Required task: Output every line below without omitting or altering anything.

____________________

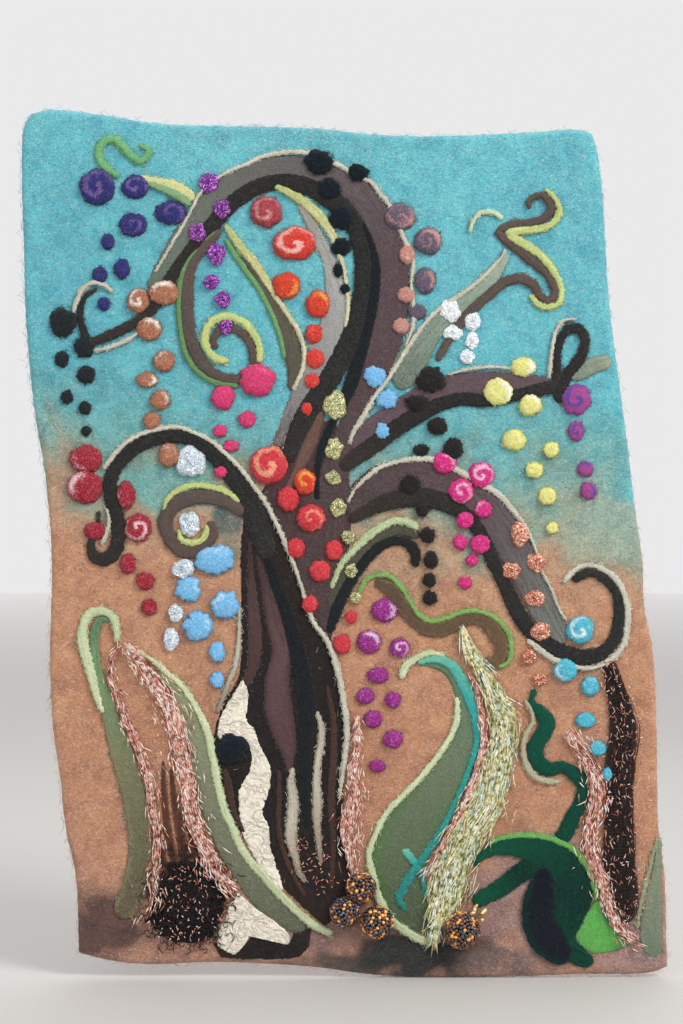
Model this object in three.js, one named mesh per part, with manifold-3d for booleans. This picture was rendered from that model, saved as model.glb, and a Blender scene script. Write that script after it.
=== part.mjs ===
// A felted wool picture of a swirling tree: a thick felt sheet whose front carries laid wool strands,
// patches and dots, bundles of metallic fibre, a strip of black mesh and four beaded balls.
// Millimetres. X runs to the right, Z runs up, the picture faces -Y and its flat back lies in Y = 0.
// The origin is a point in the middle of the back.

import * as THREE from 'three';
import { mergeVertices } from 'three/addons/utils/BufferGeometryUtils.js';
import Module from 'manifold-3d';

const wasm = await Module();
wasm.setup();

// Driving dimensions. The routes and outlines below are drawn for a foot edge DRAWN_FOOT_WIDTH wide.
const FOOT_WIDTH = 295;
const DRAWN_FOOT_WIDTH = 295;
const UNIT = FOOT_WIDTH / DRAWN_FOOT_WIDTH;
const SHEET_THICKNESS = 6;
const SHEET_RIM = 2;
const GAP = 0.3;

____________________

Exercise response:
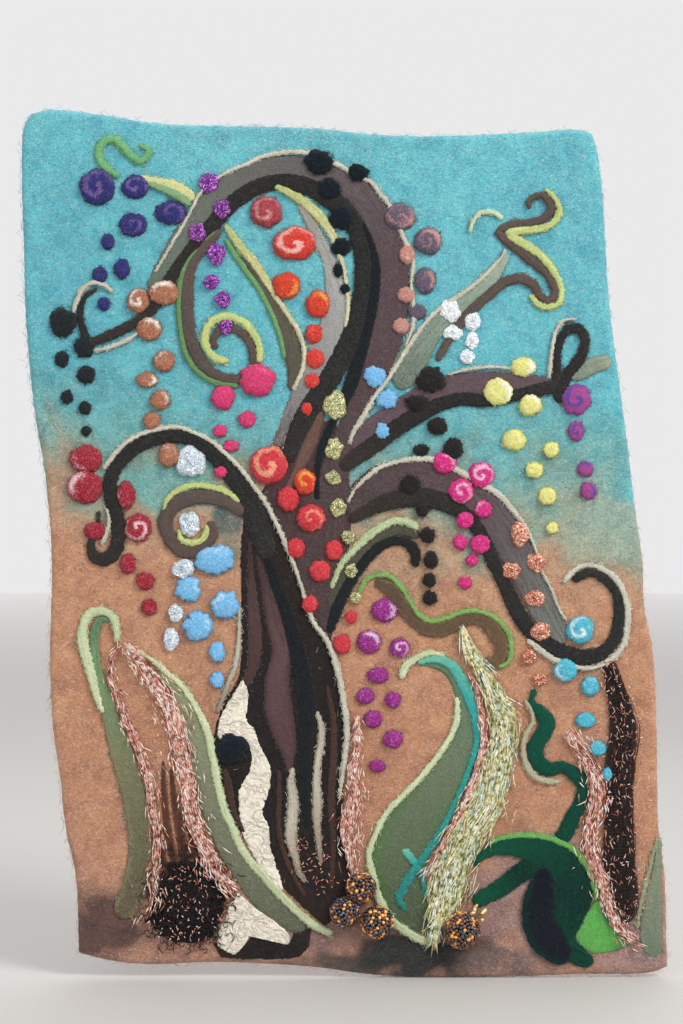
Model this object in three.js, one named mesh per part, with manifold-3d for booleans. This picture was rendered from that model, saved as model.glb, and a Blender scene script. Write that script after it.
=== part.mjs ===
// A felted wool picture of a swirling tree: a thick felt sheet whose front carries laid wool strands,
// patches and dots, bundles of metallic fibre, a strip of black mesh and four beaded balls.
// Millimetres. X runs to the right, Z runs up, the picture faces -Y and its flat back lies in Y = 0.
// The origin is a point in the middle of the back.

import * as THREE from 'three';
import { mergeVertices } from 'three/addons/utils/BufferGeometryUtils.js';
import Module from 'manifold-3d';

const wasm = await Module();
wasm.setup();

// Driving dimensions. The routes and outlines below are drawn for a foot edge DRAWN_FOOT_WIDTH wide.
const FOOT_WIDTH = 295;
const DRAWN_FOOT_WIDTH = 295;
const UNIT = FOOT_WIDTH / DRAWN_FOOT_WIDTH;
const SHEET_THICKNESS = 6;
const SHEET_RIM = 2;
const GAP = 0.3;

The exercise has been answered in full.